According to various surveys and reports, the following are some of the top benefits employees are currently seeking:
- Remote or hybrid work environments
- Flexible or hybrid scheduling
- Greater compensation
- Mental health resources
- Caregiving benefits
- Professional development opportunities
- Financial wellness resources
Employers should keep in mind that benefits offerings are one of the top reasons employees join companies and stay at their jobs, according to insurance data. That’s why it’s critical for employers to seriously consider speaking with employees about which perks provide the most value for their unique circumstances. Adding or tweaking a few benefits options could be the difference between retaining or losing top performers.
Determine Key Messaging
After solidifying benefits options, employers need to plan their communication strategies. Such planning should include figuring out key messaging. In 2023, this messaging might focus on new or updated benefits offerings, as well as these offerings serving as incentives for employees to stay in their current positions.

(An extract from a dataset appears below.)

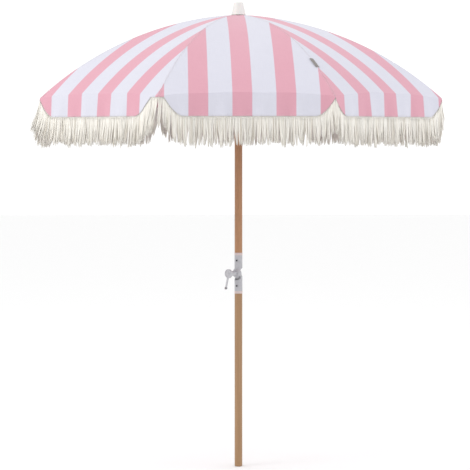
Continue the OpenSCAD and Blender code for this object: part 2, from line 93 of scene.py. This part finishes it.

By putting benefits front and center, employees will be forced to weigh the advantages of searching for new jobs against guaranteed perks. Employers should detail their offerings so employees understand everything they would potentially be losing by changing jobs. Touching on these details is particularly important, considering that 1 out of 3 workers don’t understand the benefits they elected during open enrollment, according to Voya Financial.
Getting the Word Out
Ultimately, employers will need to spread the word about open enrollment and their benefits offerings. Countless surveys show that employees want more help understanding their options. This means an open enrollment communication plan needs to start early, provide ample educational resources and have multiple channels.
A quality open enrollment communication strategy may include the following components:
- Group meetings to discuss available benefits
- One-on-one meetings to go over any questions
- Multichannel communication methods, such as videos, printouts, guides, presentations, emails and comprehensive guides
- Periodic enrollment reminders, including enrollment dates and workplace-specific instructions
- Messaging that directs employees to designated points of contact for questions (e.g., HR)
Leveraging technology allows employers to communicate more frequently and effectively with employees. With more employees working remotely, virtual enrollment may be the most feasible option for many employers, saving them time and resources.